Monday, September 23rd, 2013
By Cheri Davidson
29-04 S, 166-53 E – Steering SWxW
What could be better for a bunch of sailors in a deep water square-rigger on a long sea passage than a beautiful Sunday at sea? As in ships of old, Picton Castle crew work hard all week, but on a lovely, sunny Sunday like today, we dial it back a bit and take some time to chill and relax.
We started our Sunday with some electrically charged squalls last night. Both night watches were telling each other about the amazing lightning shows they got. It was quite a scene with a bright, almost-full moon shining over the stern and big, fluffy cumulus clouds getting lit up from behind off the bow. With mostly cloud to cloud strikes, it was easy to see how the ancients used to think lightning was the gods fighting amongst themselves. If lightning is nearby, we stay out of the rig, even away from the rig and always wear rubber boots as well as our foulies.
Our amazing cook, Donald, gets to relax on Sundays, his day off, which means we must cook! *gasp!* Hannah and Chris on Port Watch did an awesome job this morning and started everyone’s day right with heaps of pancakes. This business of the crew cooking certainly aids in appreciating the great job Donald does. Starboard Watch had the decks after breakfast and they were happy to report the very first dolphin sighting of the South Seas Voyage. Very exciting!
On Sundays at sea we don’t do any ship’s work. Which means no painting, no chipping, no scraping, no tarring, and no varnishing. But when something needs doing, we do it. The ‘on watch’ still must be on deck at all times during their watch, and ready for any sailing handling and instruction from the Captain or Mates. As we are motoring right now with just a few fore and aft sails set, there isn’t as much need for sail handling as there would be with all sails set. But we are always ready, just in case. Being on deck means we can give our laundry a good soak in a bucket of sea water, then a good scrub and fresh water rinse and hang it to dry on the well deck. It’s also a good time to get small personal projects done, sew up that hole in your work pants, or go over some knots.

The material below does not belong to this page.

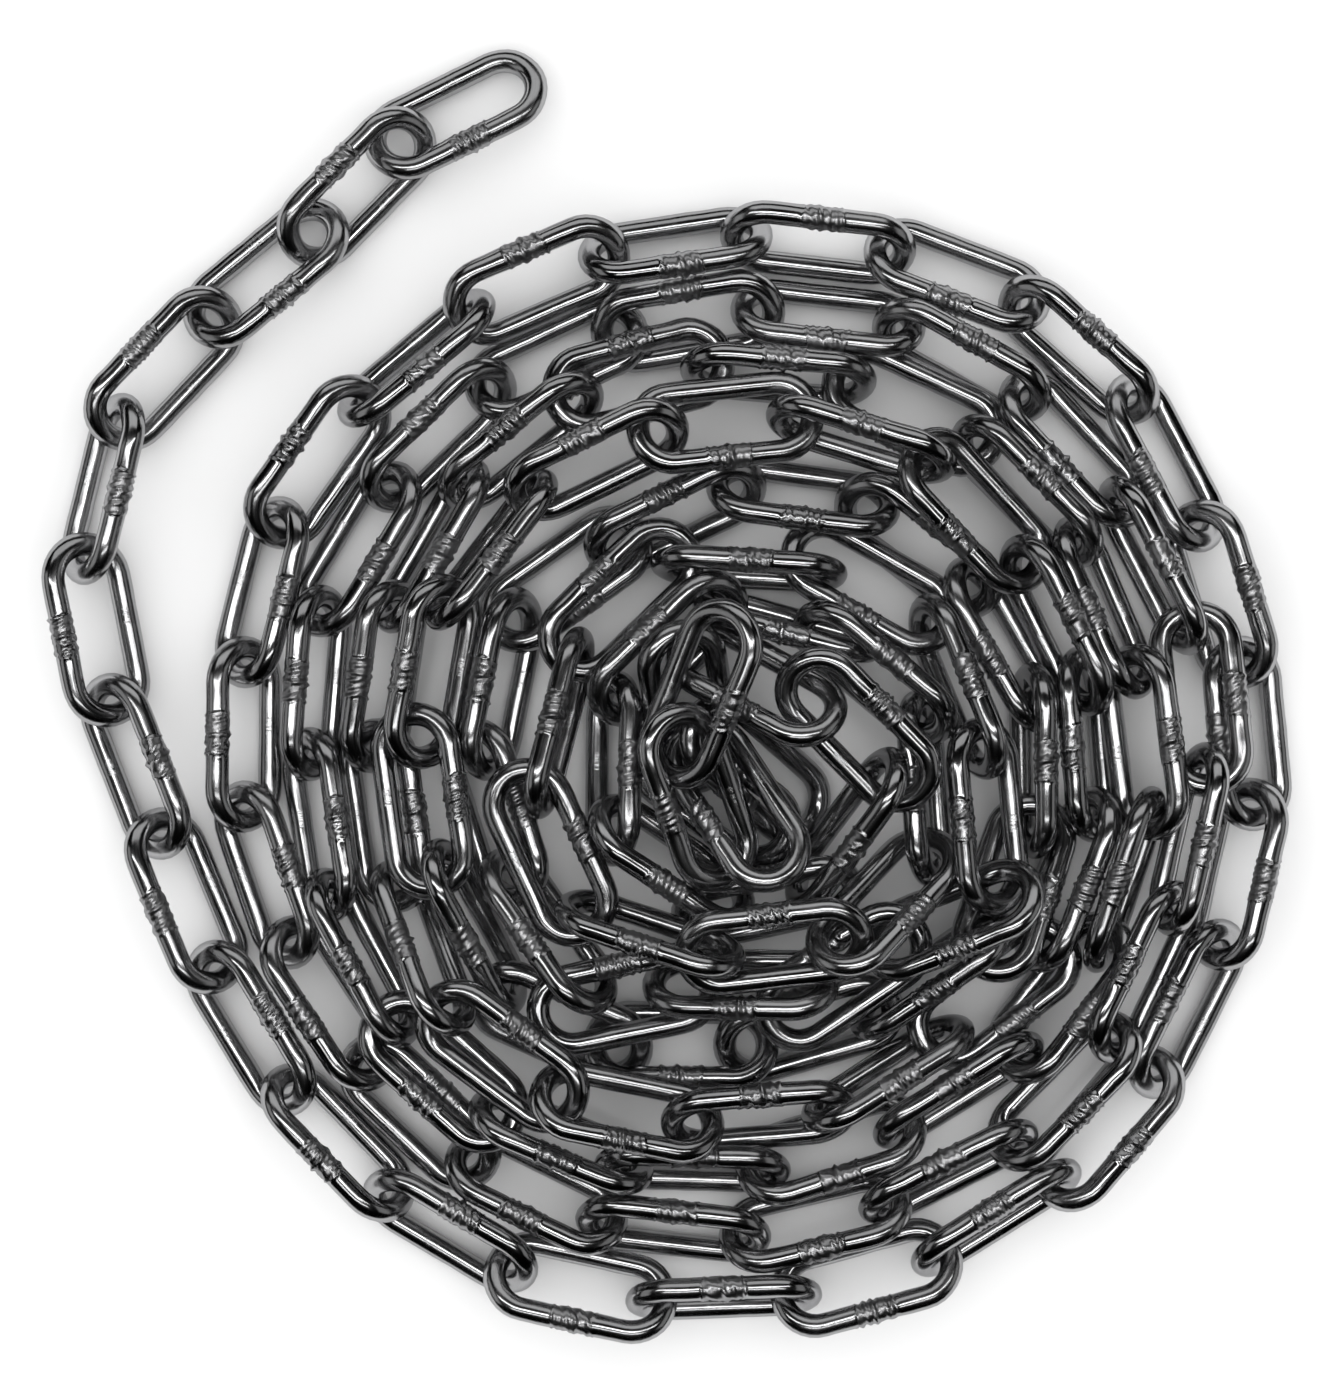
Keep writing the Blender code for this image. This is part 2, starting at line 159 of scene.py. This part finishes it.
@dataclass(frozen=True)
class FrameReader:
    """Finds the links in the faces of a node of the frame."""

    sizes: LinkSizes
    same_turn: float = 1e-5
    same_plane: float = 0.03 * MM
    first_reach: float = 1.2 * MM
    last_reach: float = 0.1 * MM

    def faces(self, node: bpy.types.Object) -> np.ndarray:
        """Corners of a node's triangles, as faces by corners by three."""
        mesh = node.data
        points = np.empty(len(mesh.vertices) * 3, np.float32)
        mesh.vertices.foreach_get("co", points)
        mesh.calc_loop_triangles()
        corners = np.empty(len(mesh.loop_triangles) * 3, np.int32)
        mesh.loop_triangles.foreach_get("vertices", corners)
        return points.reshape(-1, 3).astype(float)[corners.reshape(-1, 3)]

    def links(self, node: bpy.types.Object, count: int) -> list[LinkPlace]:
        """Places of all the links in one node.

        Each link's solid has two flat sides that run all the way round it, one
        above and one below its middle line. They are the largest sets of faces in
        one plane. Half-way between the two lies the link's middle, and the long
        way of the two is its X axis.

        Args:
            node: The node's object.
            count: How many links it holds.

        Returns:
            One place a link, in no set order.
        """
        faces = self.faces(node)
        normals = np.cross(faces[:, 1] - faces[:, 0], faces[:, 2] - faces[:, 0])
        doubled = np.linalg.norm(normals, axis=1)
        faces, normals, doubled = (item[doubled > 1e-12] for item in (faces, normals, doubled))
        normals /= doubled[:, None]
        height = (normals * faces[:, 0]).sum(1)
        thick = math.sqrt(3.0) * self.sizes.solid_radius
        turn = normals @ normals.T
        level = turn > 1.0 - self.same_turn
        level &= np.abs(height[:, None] - height) < self.same_plane
        matched = turn < -1.0 + self.same_turn
        matched &= np.abs(height[:, None] + height - thick) < self.same_plane
        free = np.ones(len(faces), bool)
        found = []
        for _ in range(count):
            share = doubled * free
            score = np.minimum(level @ share, matched @ share) * free
            best = int(score.argmax())
            chosen = (level[best] | matched[best]) & free
            free &= ~chosen
            rough = self.rough_place(faces[chosen], doubled[chosen], normals[best])
            found.append(self.fitted(rough, np.unique(faces.reshape(-1, 3), axis=0)))
        return found

    def rough_place(self, faces: np.ndarray, share: np.ndarray, normal: np.ndarray) -> LinkPlace:
        """Place of a link from its two flat sides.

        Args:
            faces: Corners of the triangles of both sides.
            share: Weight of each triangle, as its size.
            normal: Direction that one of the sides faces.

        Returns:
            The weighted middle, with the X axis along the widest spread.
        """
        weight = np.repeat(share, 3)
        points = faces.reshape(-1, 3)
        middle = np.average(points, axis=0, weights=weight)
        spread = points - middle
        spread -= np.outer(spread @ normal, normal)
        _, _, ways = np.linalg.svd(spread * np.sqrt(weight)[:, None], full_matrices=False)
        along = ways[0]
        return LinkPlace(middle, np.column_stack((along, np.cross(normal, along), normal)))

    def fitted(self, place: LinkPlace, points: np.ndarray) -> LinkPlace:
        """Place that lays the solid's known corners best on the node's points.

        Each corner is paired with the node's point next to it, and the turn that
        brings the pairs together is the one of least squares, from the singular
        vectors of their shared spread. It runs again with closer pairs.

        Args:
            place: The place to start from.
            points: All corners of the node.

        Returns:
            The fitted place.
        """
        corners = self.sizes.solid_corners()
        for reach in np.geomspace(self.first_reach, self.last_reach, 4):
            own = place.to_own(points)
            apart = np.linalg.norm(own[:, None, :] - corners, axis=2)
            nearest = apart.argmin(axis=1)
            paired = apart[np.arange(len(own)), nearest] < reach
            here = points[paired]
            there = corners[nearest[paired]]
            spread = (here - here.mean(0)).T @ (there - there.mean(0))
            left, _, right = np.linalg.svd(spread)
            sign = np.diag((1.0, 1.0, np.linalg.det(left @ right)))
            axes = left @ sign @ right
            place = LinkPlace(here.mean(0) - axes @ there.mean(0), axes)
        return place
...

We have been having workshops in rope work; eye splice, short splice, cable splice, long splice, sailmaker’s eye splice and whippings. The Mate Dirk gave a very good workshop in tool cleaning and sharpening on Saturday. We have a lot of carpentry, caulking and rigging tools and they all need to be cared for.
This afternoon the Captain gave the first of several workshops on sailmaking by teaching how to make a canvas ditty bag. This is a perfect Sunday project! Every sailor needs a sweet ditty bag to hold all of their sailor trinkets. Ditty bags are made of the same canvas as our topsails, with a wooden bottom and a rope becket (handle) and are perfect for holding all kinds of tools you might need such as sewing needles and a palm, a pair of pliers, a fid, maybe some pencils and a little knife. Or anything you want really! In making a ditty bag you practice many skills that are used for endless other projects on board. Today we just started with a rectangular piece of canvas and stitched it up to make a cylinder shape.
Sewing with a sailmaker’s needle and palm (like a thimble for the palm of your hand) isn’t a skill that comes easily to all. Good seaming takes practice. And grommets, roping and patching. The Captain can barrel through a short seam in a matter of minutes, but he is a sailmaker, whereas the rest of us seem to take an hour to finish our first seam. Our ship’s cat, George, especially likes Sundays like this when everyone is sewing on the hatch, as it means there is lots of twine and string to play with. He is already an old salt and quickly snuggled down on someone’s half-made ditty bag for a little nap after he had his fill of supervising our work.
The afternoon wrapped up with, yet another stunning sunset at sea, and everyone pitching in to help the galley crew clean up after dinner. We even had time to play some music on the hatch. Our littlest sailor, Dawson, got into the groove and wiggled his way into the center of a dance-off. Can he boogie, too! He loves hanging with the crew. Pretty nice way to wrap up a Sunday at sea.